To begin this analysis, I took the vulnerability analysis equation of Exposure + Sensitivity – Adaptive Capacity = Vulnerability and developed a unique equation for each situation. I will leave out the technical math on the first two regarding the use of natural log and why I decided to divide this by that. The chief focus here is on what I included in the analysis.
The first equation ran [Cases of COVID-19 per 100,000] + [Unemployment Rate] – ln ((Income per Capita/1000) * ICU Capacity)) = vulnerability. The focus for this was answering how COVID-19 will affect the population and effectiveness of workers. Hence, cases of COVID-19 and unemployment rate established the condition affecting the labour force, and the current status of unemployment. The income per capita was intended to weigh the potential personal savings that might cushion a community from a recession. The ICU Capacity was included to reflect the potential fact no amount of income per capita will save a labour force from mass death due to the lack of ready ICU units. This analysis, while beneficial for the beginning of the pandemic, turned out to be the worst. COVID-19 has shown to be almost a non-factor on unemployment while methods of treating COVID-19 outside of the ICU have dramatically improved.

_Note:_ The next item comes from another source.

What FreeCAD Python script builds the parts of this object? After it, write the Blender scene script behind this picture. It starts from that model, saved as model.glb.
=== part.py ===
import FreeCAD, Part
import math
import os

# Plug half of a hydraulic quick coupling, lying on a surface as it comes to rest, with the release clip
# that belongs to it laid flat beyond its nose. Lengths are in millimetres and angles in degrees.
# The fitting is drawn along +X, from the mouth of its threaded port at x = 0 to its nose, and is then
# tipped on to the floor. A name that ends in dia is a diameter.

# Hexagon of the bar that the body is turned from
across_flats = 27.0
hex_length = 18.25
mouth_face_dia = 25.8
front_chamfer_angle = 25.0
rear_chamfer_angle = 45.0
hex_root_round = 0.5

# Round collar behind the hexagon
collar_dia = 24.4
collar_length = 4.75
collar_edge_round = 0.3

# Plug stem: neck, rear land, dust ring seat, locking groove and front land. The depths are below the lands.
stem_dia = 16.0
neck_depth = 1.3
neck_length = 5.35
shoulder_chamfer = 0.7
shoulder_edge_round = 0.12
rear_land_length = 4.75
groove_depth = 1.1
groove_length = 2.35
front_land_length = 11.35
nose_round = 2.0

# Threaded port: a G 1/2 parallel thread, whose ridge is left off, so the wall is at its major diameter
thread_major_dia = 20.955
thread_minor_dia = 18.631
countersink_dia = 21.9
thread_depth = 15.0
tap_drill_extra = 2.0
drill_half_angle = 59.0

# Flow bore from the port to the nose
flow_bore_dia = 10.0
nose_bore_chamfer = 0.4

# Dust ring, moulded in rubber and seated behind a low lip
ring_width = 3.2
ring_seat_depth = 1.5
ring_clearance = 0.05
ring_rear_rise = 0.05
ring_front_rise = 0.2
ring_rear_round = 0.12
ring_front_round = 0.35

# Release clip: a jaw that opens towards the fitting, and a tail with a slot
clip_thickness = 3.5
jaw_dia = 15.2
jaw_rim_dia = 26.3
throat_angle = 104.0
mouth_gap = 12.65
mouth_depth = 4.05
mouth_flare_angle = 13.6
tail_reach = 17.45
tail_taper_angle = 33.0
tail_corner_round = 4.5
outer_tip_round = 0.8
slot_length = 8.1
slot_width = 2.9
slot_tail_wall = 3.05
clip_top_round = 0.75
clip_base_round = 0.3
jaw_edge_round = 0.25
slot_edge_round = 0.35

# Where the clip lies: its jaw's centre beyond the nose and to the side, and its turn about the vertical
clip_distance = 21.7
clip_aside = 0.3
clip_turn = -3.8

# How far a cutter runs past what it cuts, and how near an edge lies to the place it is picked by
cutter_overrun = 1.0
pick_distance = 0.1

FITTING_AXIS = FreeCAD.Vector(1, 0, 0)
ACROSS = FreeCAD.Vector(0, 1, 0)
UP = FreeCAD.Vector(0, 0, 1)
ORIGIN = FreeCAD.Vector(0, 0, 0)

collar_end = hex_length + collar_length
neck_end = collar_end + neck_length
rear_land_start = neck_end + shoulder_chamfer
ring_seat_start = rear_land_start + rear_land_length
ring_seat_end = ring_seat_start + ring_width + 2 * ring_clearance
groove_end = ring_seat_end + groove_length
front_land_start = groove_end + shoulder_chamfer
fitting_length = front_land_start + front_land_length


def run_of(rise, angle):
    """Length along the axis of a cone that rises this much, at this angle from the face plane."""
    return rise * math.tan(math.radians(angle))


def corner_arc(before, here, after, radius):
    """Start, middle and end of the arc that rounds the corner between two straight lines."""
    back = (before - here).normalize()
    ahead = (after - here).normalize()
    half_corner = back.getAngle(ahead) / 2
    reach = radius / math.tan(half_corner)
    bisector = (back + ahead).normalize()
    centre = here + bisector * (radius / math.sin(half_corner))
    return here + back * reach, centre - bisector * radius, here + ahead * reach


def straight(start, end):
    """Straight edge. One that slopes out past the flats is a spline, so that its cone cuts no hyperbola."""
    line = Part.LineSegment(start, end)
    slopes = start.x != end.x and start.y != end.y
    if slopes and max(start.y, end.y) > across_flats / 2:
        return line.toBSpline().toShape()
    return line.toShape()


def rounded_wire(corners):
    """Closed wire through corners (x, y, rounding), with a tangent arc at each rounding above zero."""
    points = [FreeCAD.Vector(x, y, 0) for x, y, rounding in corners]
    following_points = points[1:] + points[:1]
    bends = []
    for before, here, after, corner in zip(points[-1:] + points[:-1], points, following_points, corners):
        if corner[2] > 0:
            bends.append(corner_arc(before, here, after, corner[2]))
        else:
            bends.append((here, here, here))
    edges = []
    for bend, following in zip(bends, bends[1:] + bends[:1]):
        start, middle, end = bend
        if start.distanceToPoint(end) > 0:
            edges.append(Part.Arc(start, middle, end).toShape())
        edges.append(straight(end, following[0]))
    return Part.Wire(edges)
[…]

The second equation applies to Hong Kong, includes several other factors, and runs [Total cases per building] + (Industry Factor/Labour Force Participation) – ln ((Median House Income Factor/1000) * Hospital Beds per 100k (or 453.4) = Vulnerability. Due to the reporting method, Hong Kong reported cases per building in the district, instead of how many cases were within a district, chiefly due to the small size of Hong Kong. The industry factor is a score I established per district, which includes income in HKD by a weighted risk factor. Certain industries, such as tourism, are going to carry more risk due to COVID-19 compared to an essential industry that can thrive in this new normal. The Median House income factor is the income bracket multiplied by a factor that emphasizes how wealthy or low income a district is. Overall hospital beds are counted instead of ICU units as responses proved that hospitals can be turned into effective COVID clinics.

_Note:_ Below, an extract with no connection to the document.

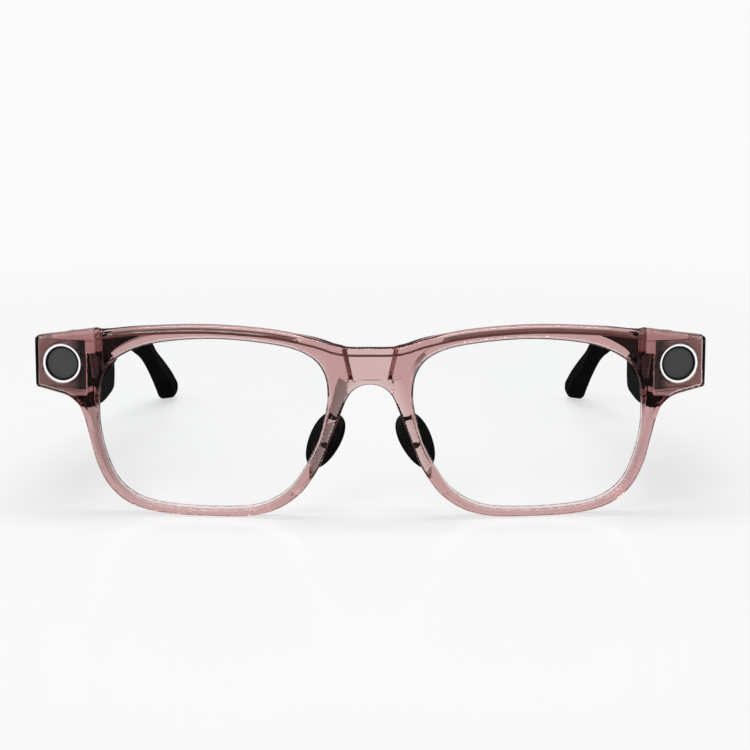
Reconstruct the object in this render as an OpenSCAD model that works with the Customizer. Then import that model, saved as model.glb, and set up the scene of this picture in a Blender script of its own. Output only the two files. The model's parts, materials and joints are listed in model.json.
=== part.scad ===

The third equation focuses on the entire United States, less several counties that did not report data in the same manner or simply did not report data. The equation runs that [[(Avg. Capita income) / (Per capita personal income)] + Severe Housing Costs)] + [[(Employees per industry)/(Total Employment) * Industry Factory] + Food Insecurity + Unemployment] – [[(HUD Assistance/Population)/County] + [(TANF/Population)/County] + [(PPP Loans/Businesses)/County] + [(SNAPS Benefits/Population)/County]] = Vulnerability. This reflects both socioeconomic factors that are driving the conditions and then policies that can adapt and assist to recover the economy. This was the most beneficial way to understand how pre-existing conditions were going to affect people while analyzing the effectiveness of policies.

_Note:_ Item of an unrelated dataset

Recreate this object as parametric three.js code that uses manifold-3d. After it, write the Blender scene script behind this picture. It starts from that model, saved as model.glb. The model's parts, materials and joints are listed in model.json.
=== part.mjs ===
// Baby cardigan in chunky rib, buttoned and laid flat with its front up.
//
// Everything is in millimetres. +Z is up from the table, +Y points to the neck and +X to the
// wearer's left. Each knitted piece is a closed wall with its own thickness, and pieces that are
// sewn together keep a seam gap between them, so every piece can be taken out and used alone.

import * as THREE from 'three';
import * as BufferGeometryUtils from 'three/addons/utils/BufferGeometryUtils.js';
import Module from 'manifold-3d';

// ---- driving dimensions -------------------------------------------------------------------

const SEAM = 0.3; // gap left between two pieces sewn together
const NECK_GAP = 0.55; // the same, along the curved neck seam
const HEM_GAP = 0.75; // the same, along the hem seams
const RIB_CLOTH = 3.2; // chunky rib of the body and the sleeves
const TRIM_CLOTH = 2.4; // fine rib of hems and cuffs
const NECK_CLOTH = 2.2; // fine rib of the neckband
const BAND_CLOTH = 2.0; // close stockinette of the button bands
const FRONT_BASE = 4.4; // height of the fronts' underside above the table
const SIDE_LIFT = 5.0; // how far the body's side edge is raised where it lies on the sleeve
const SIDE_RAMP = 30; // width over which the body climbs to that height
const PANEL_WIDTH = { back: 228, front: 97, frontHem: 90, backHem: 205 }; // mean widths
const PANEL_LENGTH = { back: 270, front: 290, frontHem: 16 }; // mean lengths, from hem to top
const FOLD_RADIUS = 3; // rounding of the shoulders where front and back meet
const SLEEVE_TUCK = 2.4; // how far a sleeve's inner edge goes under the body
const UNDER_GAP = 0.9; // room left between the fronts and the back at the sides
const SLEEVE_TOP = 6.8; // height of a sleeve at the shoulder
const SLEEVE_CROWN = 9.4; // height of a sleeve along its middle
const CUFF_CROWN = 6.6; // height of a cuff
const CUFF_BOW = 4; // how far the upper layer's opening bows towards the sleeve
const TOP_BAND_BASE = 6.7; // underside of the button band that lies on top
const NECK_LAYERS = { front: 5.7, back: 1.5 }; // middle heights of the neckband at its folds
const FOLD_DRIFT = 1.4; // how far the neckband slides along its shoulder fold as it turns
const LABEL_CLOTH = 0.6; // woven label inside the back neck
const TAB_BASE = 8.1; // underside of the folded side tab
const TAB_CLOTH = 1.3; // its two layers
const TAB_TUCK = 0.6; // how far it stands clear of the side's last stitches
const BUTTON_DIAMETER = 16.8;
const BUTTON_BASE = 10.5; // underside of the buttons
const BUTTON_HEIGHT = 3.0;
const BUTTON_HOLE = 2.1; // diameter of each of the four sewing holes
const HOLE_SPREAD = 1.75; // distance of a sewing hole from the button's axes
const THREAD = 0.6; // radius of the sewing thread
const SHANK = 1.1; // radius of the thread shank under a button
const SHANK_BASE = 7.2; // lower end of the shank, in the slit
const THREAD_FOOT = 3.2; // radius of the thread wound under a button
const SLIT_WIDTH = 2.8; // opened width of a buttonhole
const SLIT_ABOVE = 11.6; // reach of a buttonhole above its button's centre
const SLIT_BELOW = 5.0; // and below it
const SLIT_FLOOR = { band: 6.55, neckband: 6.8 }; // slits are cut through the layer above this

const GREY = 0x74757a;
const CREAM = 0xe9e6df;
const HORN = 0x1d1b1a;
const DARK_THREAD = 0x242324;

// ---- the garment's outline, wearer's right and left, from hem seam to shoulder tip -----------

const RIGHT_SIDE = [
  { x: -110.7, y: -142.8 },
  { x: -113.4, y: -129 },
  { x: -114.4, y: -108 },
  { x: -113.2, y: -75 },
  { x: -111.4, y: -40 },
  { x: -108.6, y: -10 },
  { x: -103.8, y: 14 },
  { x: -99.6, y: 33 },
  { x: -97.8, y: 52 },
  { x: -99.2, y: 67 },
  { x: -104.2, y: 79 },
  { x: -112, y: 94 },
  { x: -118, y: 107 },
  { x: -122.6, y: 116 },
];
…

Socioeconomics and OSINT are a unique intersection that has not been entirely reviewed or explored before. One of the most compelling parts of this is allowing OSINT research to dive deeper into the human condition and be able to add one of the most compelling parts of a story. There is a wealth of research and ideas to be untapped here, and after reading this article I truly hope this article encourages further research into some economic or socioeconomic areas for application to some level of OSINT research. Understand the theory behind what you are researching, and then dive into the never-ending statistics and analytics available through each nation, waiting to become another layer of modern history.